Instructions to follow: Your task is to copy every line of this material exactly.

Dataset content:
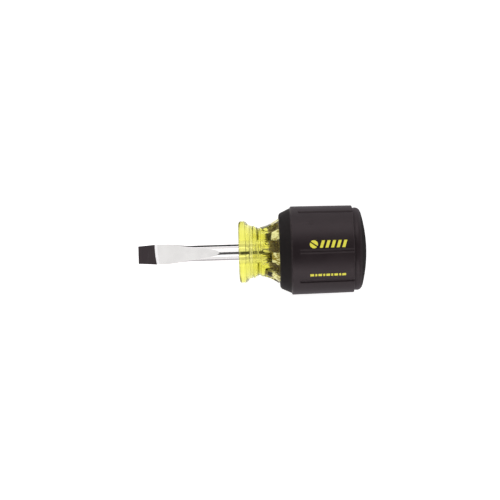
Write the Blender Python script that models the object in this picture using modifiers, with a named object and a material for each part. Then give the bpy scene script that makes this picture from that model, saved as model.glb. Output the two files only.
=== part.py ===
"""Stubby flat-blade screwdriver with a cushion grip, in three separate pieces.

The tool's axis is world X. The origin is the centre of the tip's end face, the handle lies
towards +X, and the blade's broad faces look up and down, along +Z and -Z. Stations are
distances from the tip's end face along the axis.
"""

import math

import bmesh
import bpy

MM = 0.001
GAP = 0.3 * MM  # clearance between pieces that touch on the real tool

# Blade
SHANK_R = 3.175 * MM
TIP_HALF_WIDTH = 3.35 * MM
FLARE_HALF_WIDTH = 3.92 * MM
FLARE_START = 8.0 * MM  # the tip widens evenly up to here
FLARE_END = 11.0 * MM  # and narrows to the shank after this
SHANK_START = 20.0 * MM
TIP_HALF_THICKNESS = 0.5 * MM
TIP_FLAT_END = 7.0 * MM  # the broad faces are plane up to here
TIP_TAPER = 0.0514  # rise of a broad face for each unit of length
FLAT_END = 31.0 * MM  # the broad faces run out of the round shank here
FLAT_CURVE_RISE = 1.1 * MM
TANG_END = 79.0 * MM
TANG_CHAMFER = 0.8 * MM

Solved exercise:
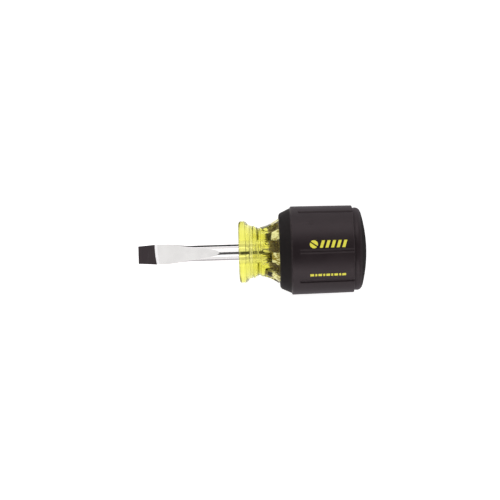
Write the Blender Python script that models the object in this picture using modifiers, with a named object and a material for each part. Then give the bpy scene script that makes this picture from that model, saved as model.glb. Output the two files only.
=== part.py ===
"""Stubby flat-blade screwdriver with a cushion grip, in three separate pieces.

The tool's axis is world X. The origin is the centre of the tip's end face, the handle lies
towards +X, and the blade's broad faces look up and down, along +Z and -Z. Stations are
distances from the tip's end face along the axis.
"""

import math

import bmesh
import bpy

MM = 0.001
GAP = 0.3 * MM  # clearance between pieces that touch on the real tool

# Blade
SHANK_R = 3.175 * MM
TIP_HALF_WIDTH = 3.35 * MM
FLARE_HALF_WIDTH = 3.92 * MM
FLARE_START = 8.0 * MM  # the tip widens evenly up to here
FLARE_END = 11.0 * MM  # and narrows to the shank after this
SHANK_START = 20.0 * MM
TIP_HALF_THICKNESS = 0.5 * MM
TIP_FLAT_END = 7.0 * MM  # the broad faces are plane up to here
TIP_TAPER = 0.0514  # rise of a broad face for each unit of length
FLAT_END = 31.0 * MM  # the broad faces run out of the round shank here
FLAT_CURVE_RISE = 1.1 * MM
TANG_END = 79.0 * MM
TANG_CHAMFER = 0.8 * MM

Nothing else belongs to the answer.